En el campo de las relaciones humanas, la armonía adquiere la connotación de “ir de acuerdo”, no necesariamente como algo superficial, sino en su significado más profundo. Por lo demás, “ir de acuerdo” no significa siempre pensar todos de la misma manera: se pueden tener ideas diferentes acerca de un determinado asunto sin, por ello, perder ese acuerdo esencial. Es más, yo diría que la capacidad de soportar esa diversidad de visiones es lo que revela, precisamente, la fortaleza del acuerdo. En definitiva, la armonía en las relaciones humanas se presenta como el acuerdo fundamental de lo diverso. La uniformidad, en efecto, no es armónica sino amorfa. La forma de las cosas la da la armonía, que consiste en la proporcionalidad de lo diverso. Por eso, el concepto de armonía encuentra, quizás, su máxima aplicación y expresión en el ámbito de la música.
El papa cuando se refiere a la crisis ecológica habla, pues, de una falta de armonía. Y ha dicho con fuerza que hemos sido nosotros los que hemos destruido el designio armónico del Creador, con nuestra acción destructiva, depredadora, devastadora, motivada fundamentalmente por ciegos intereses económicos o hedonísticos. Esta desarmonía en relación con el ambiente natural pone de manifiesto otra todavía más grave, pues se sitúa en la raíz del problema. Se trata de esa desarmonía que anida en el corazón del hombre, una desarmonía antropológica. Es por eso por lo que el papa emérito Benedicto XVI abogada por una ecología integral que no se centrara únicamente en los problemas del ambiente, sino que, además, tuviera en cuenta la raíz antropológica del problema. Son las malas relaciones entre nosotros, la desarmonía social, la que provoca la desarmonía ambiental. En esto, hay problemáticas que quedan desatendidas porque no son políticamente correctas, como por ejemplo la contradicción entre un ecologismo radical que convive fácilmente con políticas ultrapermisivas en el campo del aborto o de la concepción del final de la vida. No cabe duda de que provocar un aborto es introducir un elemento de desarmonía en el universo de la corporeidad humana. En este sentido, los millones de abortos que se practican todos lo años en el mundo representan un gigantesco drama de ecología humana.

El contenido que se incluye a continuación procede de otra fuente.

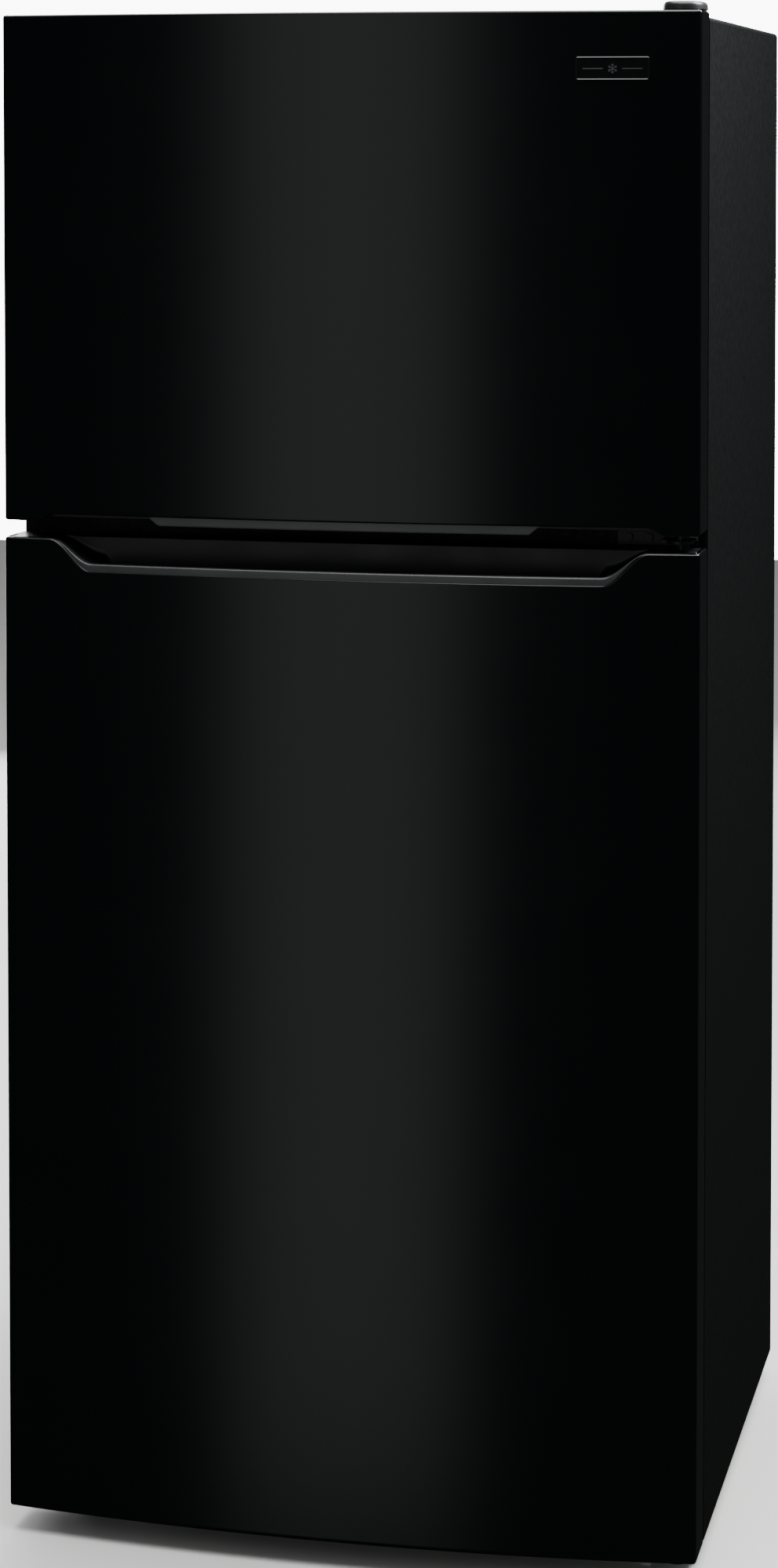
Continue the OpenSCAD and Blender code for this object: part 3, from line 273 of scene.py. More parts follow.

La enfermedad es también una desarmonía: algo queda fuera de la proporcionalidad del cuerpo humano, algo no va de acuerdo con el sistema cuerpo y puede terminar con romperlo. Por eso cuando no estamos bien decimos: “estoy indispuesto”. Es como decir: he perdido la armonía corporal y no me siento bien. Sin embargo, esta falta de armonía física puede convivir en el hombre con esa otra armonía más honda que nos constituye como personas. Se puede sufrir (estar indispuestos, disarmónicos) en lo físico y conservar la armonía de la corporeidad personalizada que nos caracteriza. Sólo así me explico cómo algunas personas gravemente enfermas que he visitado últimamente trasmitían una belleza singular que me conmovía.
La armonía, pues, no es ausencia de dolor. El sufrimiento puede hacernos lograr una nueva armonía ya sea en el interior de nuestra estructura personal, ya sea en las relaciones interpersonales.